Climbing Down the Value Ladder

There’s a shockingly honest and accurate article about Canada’s deteriorating trade performance in today’s Globe and Mail by Barrie McKenna.

It notes that Canada’s trade balance improved dramatically in November (almost completely closing October’s $1.5 billion).  However, it cited some Bay Street economists lamenting that this was for the “wrong reasons”: namely, a sharp slowdown in Canadian spending and hence imports as 2010 drew to a close (more evidence that the “recovery” hit a brick wall).  [It should be noted also that even with a smaller merchandise trade imbalance, Canada maintains a huge current account deficit due to a large services trade deficit and outpayments of profits on foreign investments here.]

More interesting was the fact that the mainstream economists cited in the article are now publicly recognizing what we on the left have been arguing for at least five years: there is a strong trend toward the deinudstrialization of Canadian exports, with a growing reliance on unprocessed or barely processed resources (especially petroleum), and a decline in exports of higher-tech value-added products (like automotive products, machinery, and others).

As TD Bank economist Diana Petramala put it, “We’re not diversifying [trade] with value-added goods, which isn’t the way to achieve long-term success in trade.”  Couldn’t have put it better myself.

This climb back down the value-added ladder is no coincidence.  It directly reflects the impact of free trade agreements and a laissez-faire approach to industrial policy (or, in more modern terms, “sector development policy”) on the part of Canadian governments over the past two decades.  Clearly, Canada’s “comparative advantage” (in static, market language) rests in digging stuff out of the ground and shipping it to others for value-added processing.  So if we leave all the decisions about investment and development to those market forces, that’s exactly what we’ll get more of.  And if we’re not satisfied with that particular pigeon-hole (for obvious reasons), then we’d better be prepared to intervene powerfully.

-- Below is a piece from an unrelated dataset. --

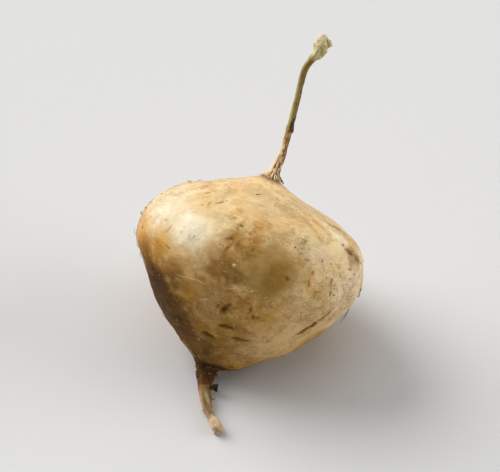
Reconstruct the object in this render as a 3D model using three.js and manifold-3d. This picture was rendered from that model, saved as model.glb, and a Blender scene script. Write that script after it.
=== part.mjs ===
// A jicama (yam bean) root as it lies on a table: one swollen storage root that runs out into its
// thin taproot, and the dry stub of vine that it grew on.
//
// Millimetres, +Z up, the table at Z = 0. The origin is the middle of the small flat spot that the
// root rests on. The root leans on its cone-shaped flank: its crown points up, back (+Y) and to the
// right (+X), and its tail bends to run forward (-Y) along the table.

import * as THREE from "three";
import { mergeVertices } from "three/addons/utils/BufferGeometryUtils.js";
import Module from "manifold-3d";

// ---- driving dimensions --------------------------------------------------------------------------

const BODY_HEIGHT = 91; // from the crown to the point of the cone, where the tail begins
const LEAN = 46.3; // degrees between the root's axis and the table
const HEADING = 29; // degrees that the crown is turned from +Y towards +X
const DEPTH_SHARE = 0.965; // the body is a little flatter from front to back than from side to side
const BODY_MIDDLE = 38; // distance below the crown of the point that swellings push away from
const APEX = [-20, -29.7, 5.6]; // where the cone ends and the tail begins
const CROWN_GAP = 0.3; // between the crown's scar and the foot of the vine

// Down the body and along the tail: radius, distance below the crown, and how far the ring stands to
// the right of the line from crown to tail, because the root is lopsided.
const ROOT_PROFILE = [
  [0, 0, 0],
  [2.6, 0.2, 0],
  [4.8, 1.5, 0],
  [10.6, 4.2, 0.2],
  [17.5, 6.6, 0.7],
  [26.2, 9.3, 3.6],
  [33.1, 12.3, 5.1],
  [39.1, 15.1, 5.3],
  [43.4, 18.6, 4.8],
  [46.8, 22.4, 4.1],
  [50.4, 30, 3],
  [51.2, 37.5, 2.1],
  [49.7, 45, 1.7],
  [46.2, 51.3, 1.7],
  [41.4, 58.2, 2.1],
  [34.2, 67.4, 2.4],
  [27.4, 73.7, 2.9],
  [19.5, 79.5, 3],
  [12.9, 84.4, 2.7],
  [8, 87.8, 2.4],
  [5.2, 90.8, 1.6],
  [4.2, 93.5, 0.9],
  [3.6, 96.5, 0.4],
  [2.95, 99.5, 0.1],
  [2.65, 103, 0],
  [2.4, 107, 0],
  [2.1, 111, 0],
  [1.85, 114.5, 0],
  [1.85, 117.5, 0],
  [2.15, 120.5, 0],
  [2.35, 123.3, 0],
  [2.4, 125.6, 0],
  [1.9, 127.3, 0],
  [1.1, 128.4, 0],
  [0, 128.7, 0],
];

// Broad swellings (and dents, where the height is negative) of the body: distance below the crown,
// degrees round the axis from +X towards the front, spread and height.
const SWELLINGS = [
  [59, 182, 8, -1.6], // the left flank dips in
  [30, 130, 14, 0.9], // front left bulge
  [38, 68, 12, -1.2], // shallow dent in the front
  [26, 300, 18, 1.4], // back right
  [48, 232, 16, 0.9], // back left, low down
];

// The tail's middle line, from the point of the cone to its torn end.
const TAIL_LINE = [
  [0.5, -4.5, -0.8],
  [0.5, -9.8, -1.6],
  [1.1, -15.7, -2.4],
  [2, -21.2, -3.05],
  [3.6, -26.2, -3.2],
  [5.4, -30.4, -3.1],
  [6.2, -33.5, -3],
  [6.3, -37, -3.1],
];

// The vine's middle line from the crown, and its radius at distances along it.
const VINE_LINE = [
  [0, 0, 0],
  [1.5, 2.1, 2.9],
  [3.6, 5, 6.2],
  [5.9, 9.2, 12.4],
  [7.6, 12.1, 17.4],
  [9.2, 16.2, 22.6],
  [11, 20.8, 27.8],
  [12.3, 24.9, 32],
  [14.2, 28.3, 37.2],
  [17, 29.8, 41.4],
  [19.9, 30.6, 44.4],
  [21.5, 32.8, 47.5],
  [21.9, 36, 51.4],
];
const VINE_PROFILE = [
  [0, 0],
  [3.3, 0.1],
  [3.1, 1.4],
  [2.5, 4.5],
  [2.1, 10],
  [1.8, 17],
  [2.1, 21.5], // the lower node
  [1.7, 25],
  [1.4, 36],
  [1.45, 44],
  [1.5, 50],
  [1.6, 54],
  [2.3, 57],
  [3.2, 59.8],
  [3.3, 62], // the upper node, just below where the vine was cut
  [2.6, 64.6],
  [1.9, 66.6],
  [1.7, 67.8],
  [0, 68.1],
];
const SHOOT_AT = 61; // a cut side shoot on the upper node: distance along the vine,
const SHOOT_HEADING = [0.85, 0.2, 0.45]; // its direction,
const SHOOT_LENGTH = 5; // its length from the vine's middle line
const SHOOT_RADIUS = 1.7; // and its radius

const ROOT_SIDES = 48;
const ROOT_RINGS = 58;
const VINE_SIDES = 14;
const VINE_RINGS = 36;
const SHOOT_SIDES = 10;

const ROOT_SKIN = new THREE.MeshStandardMaterial({ color: 0xc9a46b, roughness: 0.6, metalness: 0 });
const VINE_BARK = new THREE.MeshStandardMaterial({ color: 0x84703f, roughness: 0.8, metalness: 0 });

// ---- shapes --------------------------------------------------------------------------------------

const vector = ([x, y, z]) => new THREE.Vector3(x, y, z);
const radians = THREE.MathUtils.degToRad;
const UP = new THREE.Vector3(0, 1, 0); // the axis of a lathe

// A closed lathe of a smooth profile, with distance along the stem on its Y axis and each ring
// moved to the right (+Z) by the third number of the profile.
function turned(profile, rings, sides) {
  const curve = new THREE.CatmullRomCurve3(profile.map(([r, y, shift = 0]) => vector([r, y, shift])));
  const points = curve.getSpacedPoints(rings);
  points[0].x = points[rings].x = 0;
  const geometry = new THREE.LatheGeometry(points, sides);
  const position = geometry.getAttribute("position");
  for (let i = 0; i < position.count; i++) {
    position.setZ(i, position.getZ(i) + points[i % points.length].z);
  }
  return geometry;
}

// The radius of a profile at a distance along it, from the two points on either side.
function radiusAt(profile, distance) {
  const next = profile.findIndex(([, y]) => y >= distance);
  const [r0, y0] = profile[Math.max(next - 1, 0)];
  const [r1, y1] = profile[next];
  return y1 === y0 ? r1 : THREE.MathUtils.mapLinear(distance, y0, y1, r0, r1);
}

// Pushes the points of an upright body in or out round each swelling.
function swell(geometry) {
  const middle = new THREE.Vector3(0, BODY_MIDDLE, 0);
  const centres = SWELLINGS.map(([below, turn, spread, height]) => {
    const radius = radiusAt(ROOT_PROFILE, below);
    const angle = radians(turn);
    const at = new THREE.Vector3(radius * Math.sin(angle), below, radius * Math.cos(angle));
    return { at, spread, height };
  });
  const position = geometry.getAttribute("position");
  const point = new THREE.Vector3();
  for (let i = 0; i < position.count; i++) {
    point.fromBufferAttribute(position, i);
    let push = 0;
    for (const { at, spread, height } of centres) {
      push += height * Math.exp(-point.distanceToSquared(at) / (2 * spread * spread));
    }
    const outwards = point.clone().sub(middle).normalize();
    point.addScaledVector(outwards, push);
    position.setXYZ(i, point.x * DEPTH_SHARE, point.y, point.z);
  }
  return geometry;
}

// Bends a lathe so that its Y axis follows a curve. Its Z axis turns to the right (+X) and its X axis
// to the front.
function bent(geometry, curve) {
  const length = curve.getLength();
  const position = geometry.getAttribute("position");
  for (let i = 0; i < position.count; i++) {
    const share = THREE.MathUtils.clamp(position.getY(i) / length, 0, 1);
    const along = curve.getTangentAt(share);
    const right = new THREE.Vector3(1, 0, 0);
    right.addScaledVector(along, -right.dot(along)).normalize();
    const front = new THREE.Vector3().crossVectors(along, right);
    const point = curve.getPointAt(share);
    point.addScaledVector(front, position.getX(i)).addScaledVector(right, position.getZ(i));
    position.setXYZ(i, point.x, point.y, point.z);
  }
  return geometry;
}

// ---- booleans ------------------------------------------------------------------------------------

const wasm = await Module();
wasm.setup();

function solidOf(geometry) {
  const bare = geometry.clone();
  bare.deleteAttribute("normal");
  bare.deleteAttribute("uv");
  const merged = mergeVertices(bare, 1e-3);
  const vertProperties = merged.getAttribute("position").array;
  const triVerts = new Uint32Array(merged.index.array);
  return new wasm.Manifold(new wasm.Mesh({ numProp: 3, vertProperties, triVerts }));
}

function geometryOf(solid) {
  const mesh = solid.getMesh();
  const geometry = new THREE.BufferGeometry();
  geometry.setAttribute("position", new THREE.BufferAttribute(mesh.vertProperties, 3));
  geometry.setIndex(new THREE.BufferAttribute(mesh.triVerts, 1));
  geometry.computeVertexNormals();
  return geometry;
}

// ---- the two pieces ------------------------------------------------------------------------------

const axis = new THREE.Vector3(
  Math.cos(radians(LEAN)) * Math.sin(radians(HEADING)),
  Math.cos(radians(LEAN)) * Math.cos(radians(HEADING)),
  Math.sin(radians(LEAN)),
);
const apex = vector(APEX);
const crown = apex.clone().addScaledVector(axis, BODY_HEIGHT);

// The storage root with its tail, cut flat where it rests on the table.
function jicamaRoot() {
  const upTheAxis = [BODY_HEIGHT, 72, 54, 36, 20, 9, 1.5].map((up) =>
    apex.clone().addScaledVector(axis, up),
  );
  const downTheTail = TAIL_LINE.map((offset) => apex.clone().add(vector(offset)));
  const spine = new THREE.CatmullRomCurve3([...upTheAxis, ...downTheTail]);
  const whole = solidOf(bent(swell(turned(ROOT_PROFILE, ROOT_RINGS, ROOT_SIDES)), spine));
  const tableDepth = 20;
  const table = new THREE.BoxGeometry(300, 300, tableDepth).translate(0, 0, -tableDepth / 2);
  return new THREE.Mesh(geometryOf(whole.subtract(solidOf(table))), ROOT_SKIN);
}

// The stub of vine, which stands on the crown's scar, with the stump of a side shoot.
function vineStub() {
  const foot = crown.clone().addScaledVector(axis, CROWN_GAP);
  const line = VINE_LINE.map((offset) => foot.clone().add(vector(offset)));
  const spine = new THREE.CatmullRomCurve3(line);
  const stem = solidOf(bent(turned(VINE_PROFILE, VINE_RINGS, VINE_SIDES), spine));
  const heading = vector(SHOOT_HEADING).normalize();
  const base = spine.getPointAt(SHOOT_AT / spine.getLength());
  const outline = [
    [0, 0],
    [SHOOT_RADIUS, 0],
    [SHOOT_RADIUS * 0.9, SHOOT_LENGTH],
    [0, SHOOT_LENGTH + 0.3],
  ];
  const shoot = new THREE.LatheGeometry(outline.map(([r, y]) => new THREE.Vector2(r, y)), SHOOT_SIDES);
  shoot.applyQuaternion(new THREE.Quaternion().setFromUnitVectors(UP, heading));
  shoot.translate(base.x, base.y, base.z);
  return new THREE.Mesh(geometryOf(stem.add(solidOf(shoot))), VINE_BARK);
}

const jicama = new THREE.Group();
const root = jicamaRoot();
root.name = "jicama_root";
const vine = vineStub();
vine.name = "vine_stub";
jicama.add(root, vine);

export default jicama;
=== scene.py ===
"""A whole jicama root on a pale floor, in Blender.

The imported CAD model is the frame. Its root is replaced by a fine skin of the same shape, whose slits,
scars, wrinkles and rubbed patches are raised in the mesh, and its vine by a ridged, knotted one. Skin
flakes, rootlets, fibres and crumbs of soil are pieces of their own.

Sizes are in millimetres until a mesh is made. A place on the root is given as its distance below the
crown and its turn round the root's axis, in degrees from the right-hand side towards the front.
"""

import math
import random

import bpy
import numpy as np
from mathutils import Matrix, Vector, geometry, noise


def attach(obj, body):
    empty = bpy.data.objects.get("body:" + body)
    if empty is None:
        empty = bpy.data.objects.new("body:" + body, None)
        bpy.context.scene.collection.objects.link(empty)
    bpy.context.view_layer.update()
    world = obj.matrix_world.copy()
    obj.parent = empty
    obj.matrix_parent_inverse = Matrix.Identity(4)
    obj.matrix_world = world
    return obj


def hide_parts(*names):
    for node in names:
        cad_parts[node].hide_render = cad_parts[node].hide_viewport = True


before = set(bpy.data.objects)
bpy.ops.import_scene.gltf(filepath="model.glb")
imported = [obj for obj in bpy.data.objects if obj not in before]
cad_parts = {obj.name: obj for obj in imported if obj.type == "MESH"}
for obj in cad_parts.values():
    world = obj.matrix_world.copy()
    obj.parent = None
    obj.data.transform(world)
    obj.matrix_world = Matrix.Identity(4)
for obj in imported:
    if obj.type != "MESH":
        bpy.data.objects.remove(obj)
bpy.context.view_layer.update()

MM = 0.001

# ---- the root's shape, as the CAD part states it --------------------------------------------------

BODY_HEIGHT = 91  # from the apex to the crown
LEAN = math.radians(46.3)  # of the axis above the table
HEADING = math.radians(29)  # of the axis, from straight back towards the right
DEPTH_SHARE = 0.965  # the root is a little flatter from front to back
BODY_MIDDLE = 38  # distance below the crown of the point that swellings push away from
APEX = np.array([-20, -29.7, 5.6])  # where the body's axis ends and the tail's line begins
CROWN_GAP = 0.3  # between the crown and the foot of the vine
SPINE_STATIONS = (0, 19, 37, 55, 71, 82, 89.5)  # distances below the crown where the body's spine is set

# Radius, distance below the crown, and shift to the right.
ROOT_PROFILE = [
    (0, 0, 0), (2.6, 0.2, 0), (4.8, 1.5, 0), (10.6, 4.2, 0.2), (17.5, 6.6, 0.7), (26.2, 9.3, 3.6),
    (33.1, 12.3, 5.1), (39.1, 15.1, 5.3), (43.4, 18.6, 4.8), (46.8, 22.4, 4.1), (50.4, 30, 3),
    (51.2, 37.5, 2.1), (49.7, 45, 1.7), (46.2, 51.3, 1.7), (41.4, 58.2, 2.1), (34.2, 67.4, 2.4),
    (27.4, 73.7, 2.9), (19.5, 79.5, 3), (12.9, 84.4, 2.7), (8, 87.8, 2.4), (5.2, 90.8, 1.6),
    (4.2, 93.5, 0.9), (3.6, 96.5, 0.4), (2.95, 99.5, 0.1), (2.65, 103, 0), (2.4, 107, 0),
    (2.1, 111, 0), (1.85, 114.5, 0), (1.85, 117.5, 0), (2.15, 120.5, 0), (2.35, 123.3, 0),
    (2.4, 125.6, 0), (1.9, 127.3, 0), (1.1, 128.4, 0), (0, 128.7, 0),
]

# Distance below the crown, turn, spread and height of each broad swelling or dent.
SWELLINGS = [
    (59, 182, 8, -1.6), (30, 130, 14, 0.9), (38, 68, 12, -1.2), (26, 300, 18, 1.4), (48, 232, 16, 0.9),
]

# The tail's middle line from the apex, and the vine's from its foot on the crown.
TAIL_LINE = [
    (0.5, -4.5, -0.8), (0.5, -9.8, -1.6), (1.1, -15.7, -2.4), (2, -21.2, -3.05), (3.6, -26.2, -3.2),
    (5.4, -30.4, -3.1), (6.2, -33.5, -3), (6.3, -37, -3.1),
]
VINE_LINE = [
    (0, 0, 0), (1.5, 2.1, 2.9), (3.6, 5, 6.2), (5.9, 9.2, 12.4), (7.6, 12.1, 17.4),
    (9.2, 16.2, 22.6), (11, 20.8, 27.8), (12.3, 24.9, 32), (14.2, 28.3, 37.2), (17, 29.8, 41.4),
    (19.9, 30.6, 44.4), (21.5, 32.8, 47.5), (21.9, 36, 51.4),
]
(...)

For detailed arguments from the left about the renewed resource-dependence of Canada’s trade and its dangers, see the Sector Development chapter of last year’s Alternative Federal Budget, or my article in #82 (2008) of Studies in Political Economy (titled “Staples, Deindustrialization, and Foreign Investment: Canada’s Economic Journey Back to the Future”), or my chapter in the CCPA book edited in 2008 by Teresa Healey, titled The Harper Record.

One comment

  • Yes I was some what shocked at this grand discovery in the main stream business media. A potential crack in the whole new year baseless positivism that has been lighting the campfires of the cheerleader mainstream economists.

    I am not a liberal supporter, so don’t go nutty on me here, but I will say that it is something that the liberals should be campaigning on- they have in the past showed a lot of commitment and organizational capacity behind the sector development policies and should get credit for that. During their last reign of power showed some not so bad targeted job development dynamism, from various regional development strategies, industrial sectors and occupational sectors. At times, they did a fairly decent job at such “planning”. They actually engaged unions within such processes, which I did think back 10 12 years ago had some success.

    I would not quite give it a nod as part of what Jimbo describes above as “intervening powerfully” but it sure is a long way from the Harper hands off, ad/ction plan.

    I wonder how long it will take for that trade data to sink their teeth into the employment numbers?

    Add those job losses onto the public sector cut backs and it surely could be a negative space that will not bode well for recovery.

    I guess the bigger question is, if there is a bit of a surge in the American economy, how will it transition north of the border with the dollar surging. How will it effect investment and inter and intra- corporate transactions.

    I am sure the old multiplier has got to be thrown out as we are in a whole new cost space with the surging dollar.